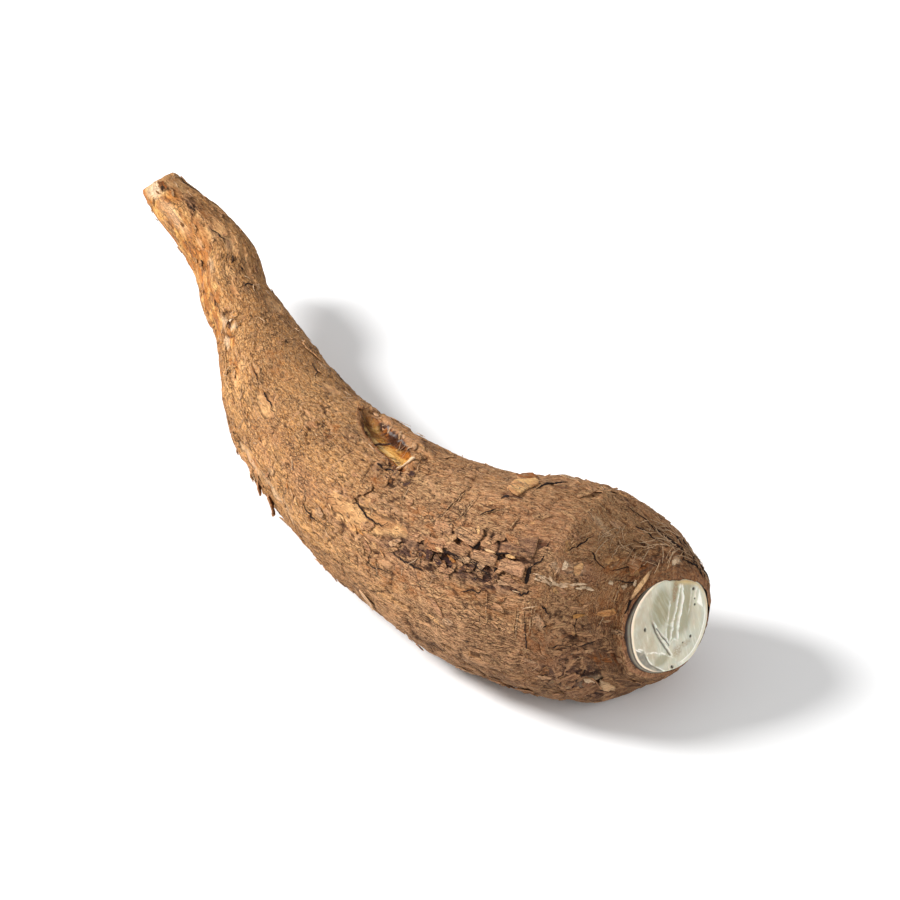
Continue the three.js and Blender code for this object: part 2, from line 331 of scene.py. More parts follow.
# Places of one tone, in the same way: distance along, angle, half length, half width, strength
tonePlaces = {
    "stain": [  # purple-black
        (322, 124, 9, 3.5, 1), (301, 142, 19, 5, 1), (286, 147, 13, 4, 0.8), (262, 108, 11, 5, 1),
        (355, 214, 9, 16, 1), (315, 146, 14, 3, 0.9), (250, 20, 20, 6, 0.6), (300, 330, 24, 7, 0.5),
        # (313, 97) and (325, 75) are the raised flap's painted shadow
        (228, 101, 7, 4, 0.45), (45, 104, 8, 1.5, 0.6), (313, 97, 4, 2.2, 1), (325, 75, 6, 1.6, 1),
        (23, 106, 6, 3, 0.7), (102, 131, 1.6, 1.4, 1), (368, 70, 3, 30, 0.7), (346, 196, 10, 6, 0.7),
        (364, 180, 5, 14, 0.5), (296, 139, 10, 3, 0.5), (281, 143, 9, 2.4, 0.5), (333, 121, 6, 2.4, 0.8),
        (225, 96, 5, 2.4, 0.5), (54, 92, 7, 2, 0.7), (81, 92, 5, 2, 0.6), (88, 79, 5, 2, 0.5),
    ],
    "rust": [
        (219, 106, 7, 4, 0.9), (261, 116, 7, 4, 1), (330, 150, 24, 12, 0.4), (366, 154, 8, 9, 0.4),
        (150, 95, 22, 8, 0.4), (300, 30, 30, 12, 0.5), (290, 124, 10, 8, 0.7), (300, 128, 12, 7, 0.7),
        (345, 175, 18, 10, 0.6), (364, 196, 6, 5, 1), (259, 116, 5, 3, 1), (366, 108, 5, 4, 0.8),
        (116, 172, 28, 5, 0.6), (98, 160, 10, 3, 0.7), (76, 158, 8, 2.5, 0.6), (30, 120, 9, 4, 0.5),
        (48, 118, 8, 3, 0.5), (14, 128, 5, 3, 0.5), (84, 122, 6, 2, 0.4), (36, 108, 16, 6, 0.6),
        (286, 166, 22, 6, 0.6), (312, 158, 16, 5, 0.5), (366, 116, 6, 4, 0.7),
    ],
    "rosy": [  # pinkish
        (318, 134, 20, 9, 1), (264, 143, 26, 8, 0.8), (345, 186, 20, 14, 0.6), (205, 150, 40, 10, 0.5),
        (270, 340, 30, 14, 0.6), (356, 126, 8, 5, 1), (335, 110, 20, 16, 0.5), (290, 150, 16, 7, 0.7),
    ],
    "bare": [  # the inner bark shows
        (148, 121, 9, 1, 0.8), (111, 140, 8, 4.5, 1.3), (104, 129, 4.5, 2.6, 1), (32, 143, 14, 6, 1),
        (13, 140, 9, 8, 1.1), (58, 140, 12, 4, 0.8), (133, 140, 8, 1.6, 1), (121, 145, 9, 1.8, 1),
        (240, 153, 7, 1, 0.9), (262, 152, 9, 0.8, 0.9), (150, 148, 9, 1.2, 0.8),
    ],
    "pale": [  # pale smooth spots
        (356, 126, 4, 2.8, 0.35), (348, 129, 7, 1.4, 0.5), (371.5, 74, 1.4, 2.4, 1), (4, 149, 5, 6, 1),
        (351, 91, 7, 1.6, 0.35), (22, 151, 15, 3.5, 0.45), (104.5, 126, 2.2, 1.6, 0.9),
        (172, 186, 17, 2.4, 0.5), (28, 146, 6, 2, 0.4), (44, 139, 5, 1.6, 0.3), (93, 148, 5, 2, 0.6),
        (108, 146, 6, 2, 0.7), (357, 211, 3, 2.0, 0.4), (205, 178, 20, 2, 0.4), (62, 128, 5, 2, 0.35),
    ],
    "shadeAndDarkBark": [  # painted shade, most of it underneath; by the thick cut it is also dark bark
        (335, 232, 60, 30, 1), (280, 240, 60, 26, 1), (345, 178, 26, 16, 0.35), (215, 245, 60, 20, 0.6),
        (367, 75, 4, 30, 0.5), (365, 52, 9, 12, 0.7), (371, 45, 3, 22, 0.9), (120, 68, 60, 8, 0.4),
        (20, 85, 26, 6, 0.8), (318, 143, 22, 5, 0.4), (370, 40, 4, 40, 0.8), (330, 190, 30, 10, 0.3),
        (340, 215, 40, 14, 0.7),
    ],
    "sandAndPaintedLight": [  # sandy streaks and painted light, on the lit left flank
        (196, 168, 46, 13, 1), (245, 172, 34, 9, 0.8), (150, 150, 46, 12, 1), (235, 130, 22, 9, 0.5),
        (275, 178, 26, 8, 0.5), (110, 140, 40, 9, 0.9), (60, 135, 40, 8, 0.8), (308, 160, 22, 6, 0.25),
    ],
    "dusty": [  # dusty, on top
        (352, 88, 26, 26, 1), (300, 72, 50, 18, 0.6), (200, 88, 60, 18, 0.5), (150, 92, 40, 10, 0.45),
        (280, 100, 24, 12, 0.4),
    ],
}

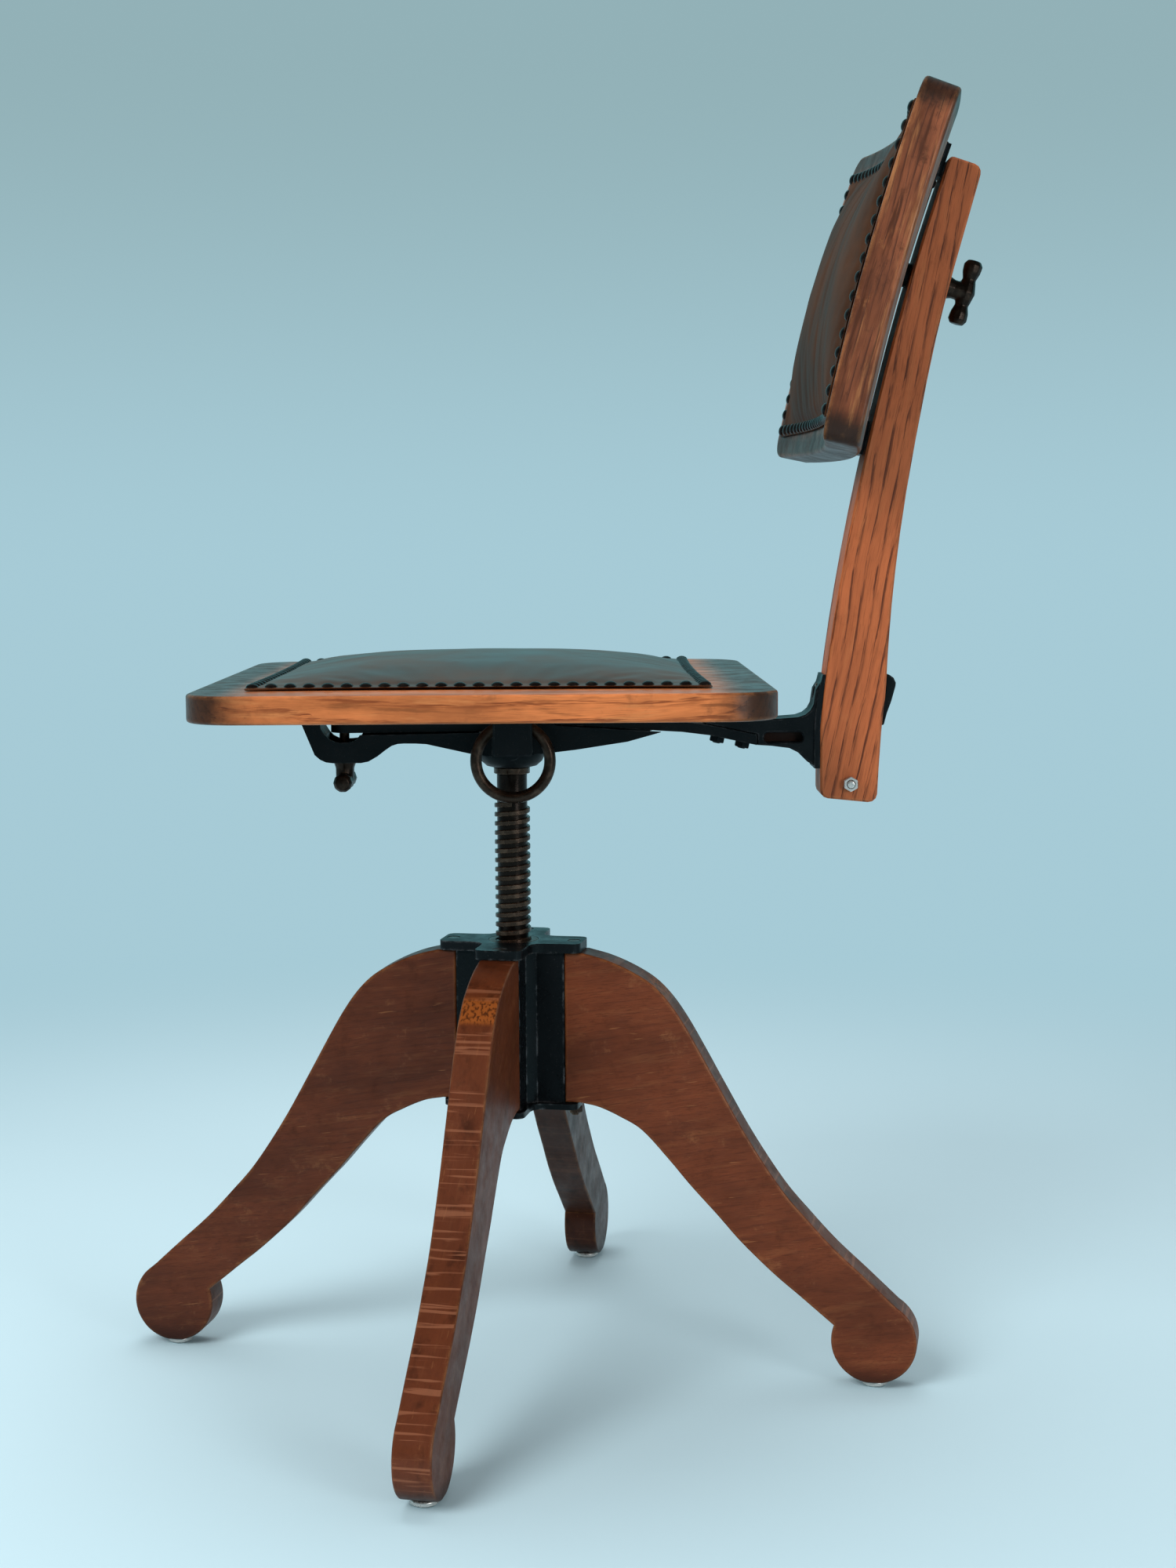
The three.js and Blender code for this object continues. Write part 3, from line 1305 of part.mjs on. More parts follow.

--------------------------------------------------

▸ PROBLEM TO SOLVE: Using the data above, return each line exactly as written.

▸ RESULT OF THIS EXERCISE:
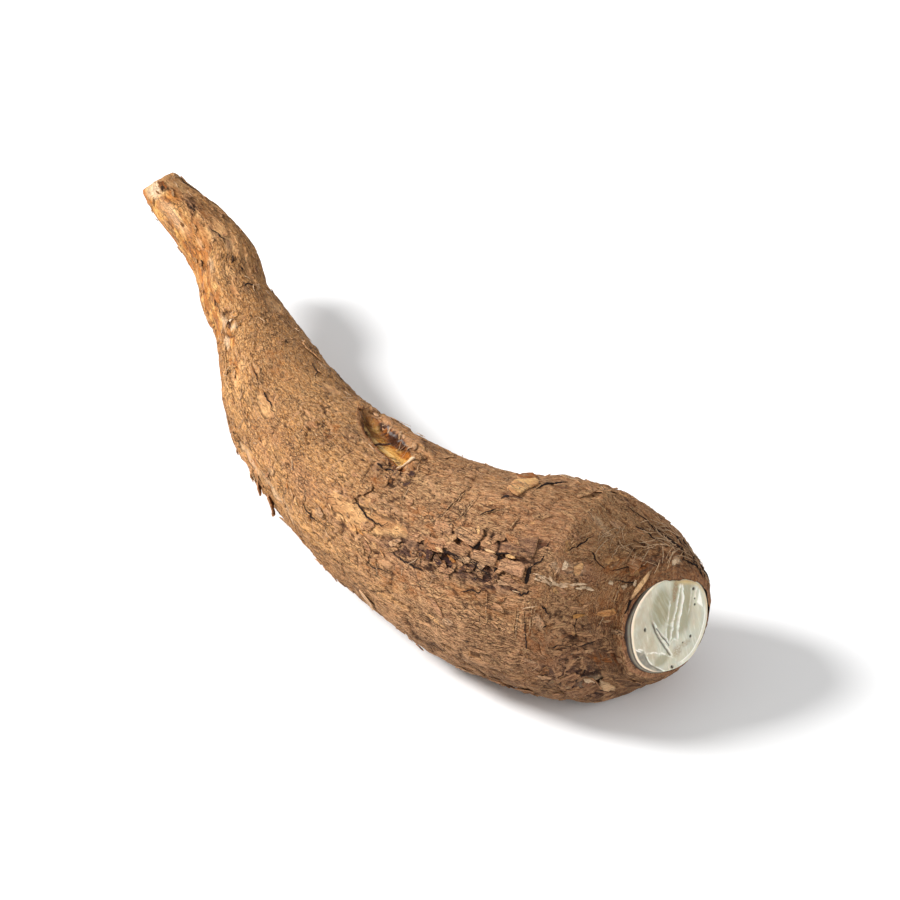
Continue the three.js and Blender code for this object: part 2, from line 331 of scene.py. More parts follow.
# Places of one tone, in the same way: distance along, angle, half length, half width, strength
tonePlaces = {
    "stain": [  # purple-black
        (322, 124, 9, 3.5, 1), (301, 142, 19, 5, 1), (286, 147, 13, 4, 0.8), (262, 108, 11, 5, 1),
        (355, 214, 9, 16, 1), (315, 146, 14, 3, 0.9), (250, 20, 20, 6, 0.6), (300, 330, 24, 7, 0.5),
        # (313, 97) and (325, 75) are the raised flap's painted shadow
        (228, 101, 7, 4, 0.45), (45, 104, 8, 1.5, 0.6), (313, 97, 4, 2.2, 1), (325, 75, 6, 1.6, 1),
        (23, 106, 6, 3, 0.7), (102, 131, 1.6, 1.4, 1), (368, 70, 3, 30, 0.7), (346, 196, 10, 6, 0.7),
        (364, 180, 5, 14, 0.5), (296, 139, 10, 3, 0.5), (281, 143, 9, 2.4, 0.5), (333, 121, 6, 2.4, 0.8),
        (225, 96, 5, 2.4, 0.5), (54, 92, 7, 2, 0.7), (81, 92, 5, 2, 0.6), (88, 79, 5, 2, 0.5),
    ],
    "rust": [
        (219, 106, 7, 4, 0.9), (261, 116, 7, 4, 1), (330, 150, 24, 12, 0.4), (366, 154, 8, 9, 0.4),
        (150, 95, 22, 8, 0.4), (300, 30, 30, 12, 0.5), (290, 124, 10, 8, 0.7), (300, 128, 12, 7, 0.7),
        (345, 175, 18, 10, 0.6), (364, 196, 6, 5, 1), (259, 116, 5, 3, 1), (366, 108, 5, 4, 0.8),
        (116, 172, 28, 5, 0.6), (98, 160, 10, 3, 0.7), (76, 158, 8, 2.5, 0.6), (30, 120, 9, 4, 0.5),
        (48, 118, 8, 3, 0.5), (14, 128, 5, 3, 0.5), (84, 122, 6, 2, 0.4), (36, 108, 16, 6, 0.6),
        (286, 166, 22, 6, 0.6), (312, 158, 16, 5, 0.5), (366, 116, 6, 4, 0.7),
    ],
    "rosy": [  # pinkish
        (318, 134, 20, 9, 1), (264, 143, 26, 8, 0.8), (345, 186, 20, 14, 0.6), (205, 150, 40, 10, 0.5),
        (270, 340, 30, 14, 0.6), (356, 126, 8, 5, 1), (335, 110, 20, 16, 0.5), (290, 150, 16, 7, 0.7),
    ],
    "bare": [  # the inner bark shows
        (148, 121, 9, 1, 0.8), (111, 140, 8, 4.5, 1.3), (104, 129, 4.5, 2.6, 1), (32, 143, 14, 6, 1),
        (13, 140, 9, 8, 1.1), (58, 140, 12, 4, 0.8), (133, 140, 8, 1.6, 1), (121, 145, 9, 1.8, 1),
        (240, 153, 7, 1, 0.9), (262, 152, 9, 0.8, 0.9), (150, 148, 9, 1.2, 0.8),
    ],
    "pale": [  # pale smooth spots
        (356, 126, 4, 2.8, 0.35), (348, 129, 7, 1.4, 0.5), (371.5, 74, 1.4, 2.4, 1), (4, 149, 5, 6, 1),
        (351, 91, 7, 1.6, 0.35), (22, 151, 15, 3.5, 0.45), (104.5, 126, 2.2, 1.6, 0.9),
        (172, 186, 17, 2.4, 0.5), (28, 146, 6, 2, 0.4), (44, 139, 5, 1.6, 0.3), (93, 148, 5, 2, 0.6),
        (108, 146, 6, 2, 0.7), (357, 211, 3, 2.0, 0.4), (205, 178, 20, 2, 0.4), (62, 128, 5, 2, 0.35),
    ],
    "shadeAndDarkBark": [  # painted shade, most of it underneath; by the thick cut it is also dark bark
        (335, 232, 60, 30, 1), (280, 240, 60, 26, 1), (345, 178, 26, 16, 0.35), (215, 245, 60, 20, 0.6),
        (367, 75, 4, 30, 0.5), (365, 52, 9, 12, 0.7), (371, 45, 3, 22, 0.9), (120, 68, 60, 8, 0.4),
        (20, 85, 26, 6, 0.8), (318, 143, 22, 5, 0.4), (370, 40, 4, 40, 0.8), (330, 190, 30, 10, 0.3),
        (340, 215, 40, 14, 0.7),
    ],
    "sandAndPaintedLight": [  # sandy streaks and painted light, on the lit left flank
        (196, 168, 46, 13, 1), (245, 172, 34, 9, 0.8), (150, 150, 46, 12, 1), (235, 130, 22, 9, 0.5),
        (275, 178, 26, 8, 0.5), (110, 140, 40, 9, 0.9), (60, 135, 40, 8, 0.8), (308, 160, 22, 6, 0.25),
    ],
    "dusty": [  # dusty, on top
        (352, 88, 26, 26, 1), (300, 72, 50, 18, 0.6), (200, 88, 60, 18, 0.5), (150, 92, 40, 10, 0.45),
        (280, 100, 24, 12, 0.4),
    ],
}

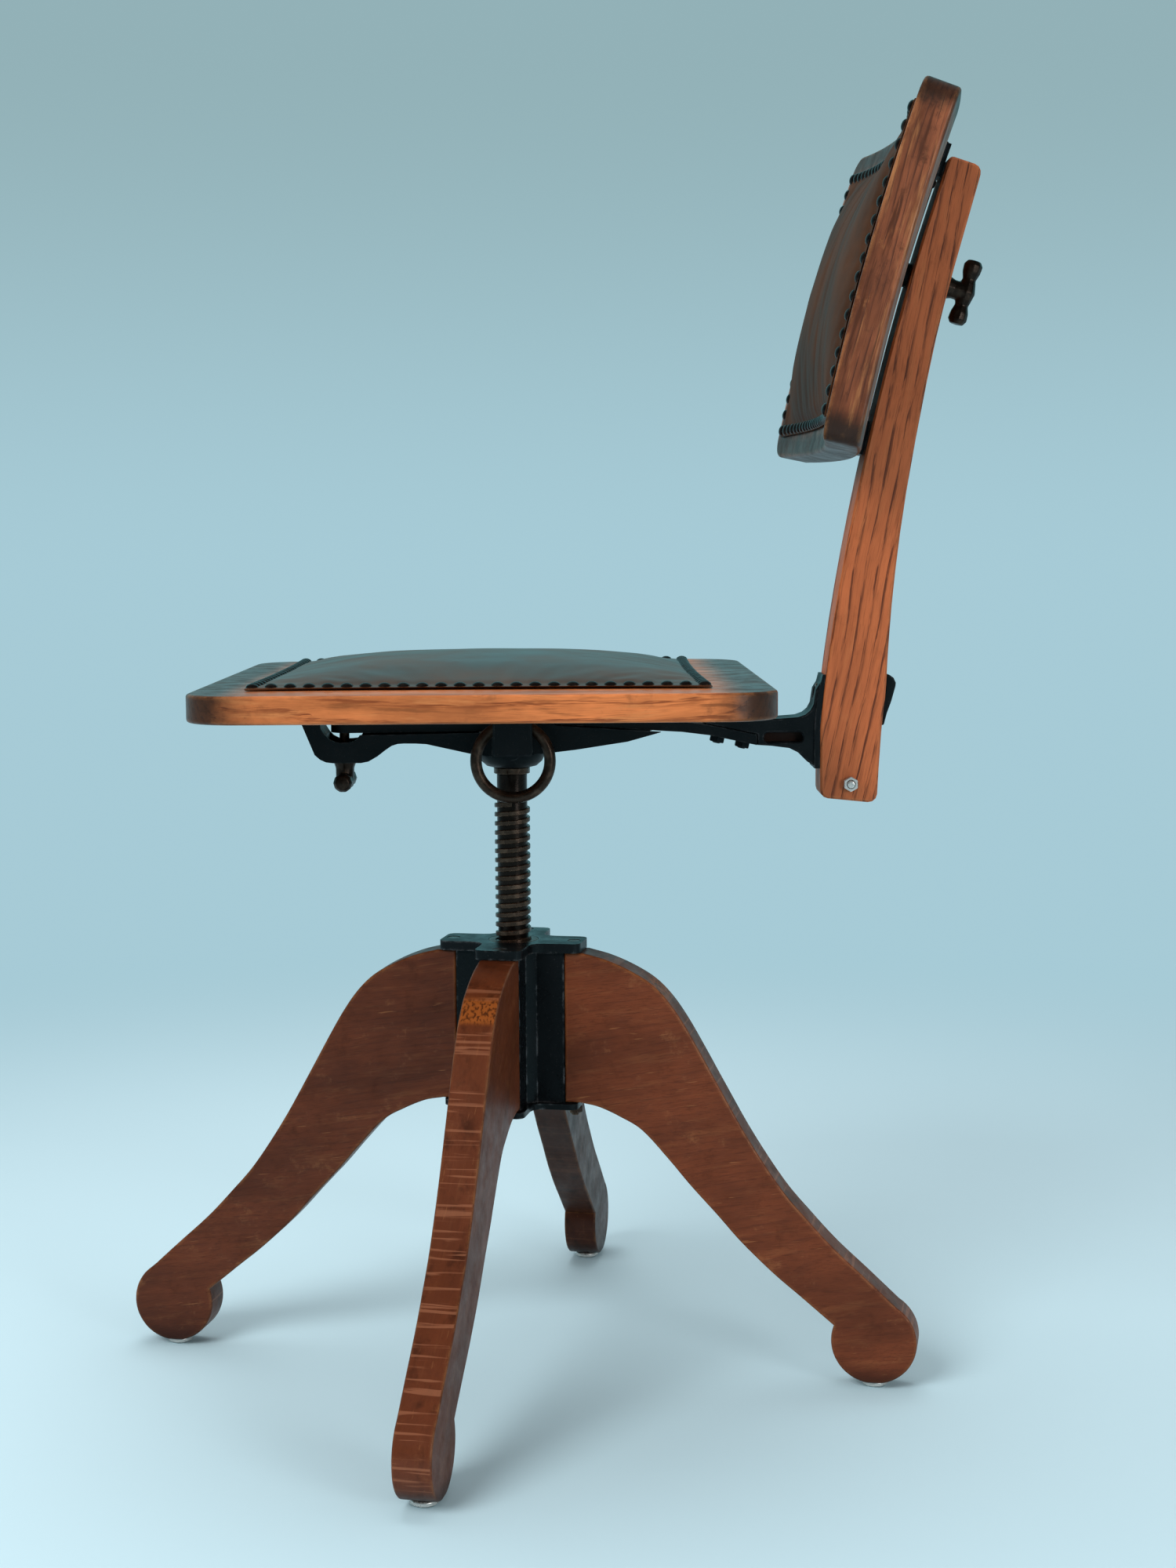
The three.js and Blender code for this object continues. Write part 3, from line 1305 of part.mjs on. More parts follow.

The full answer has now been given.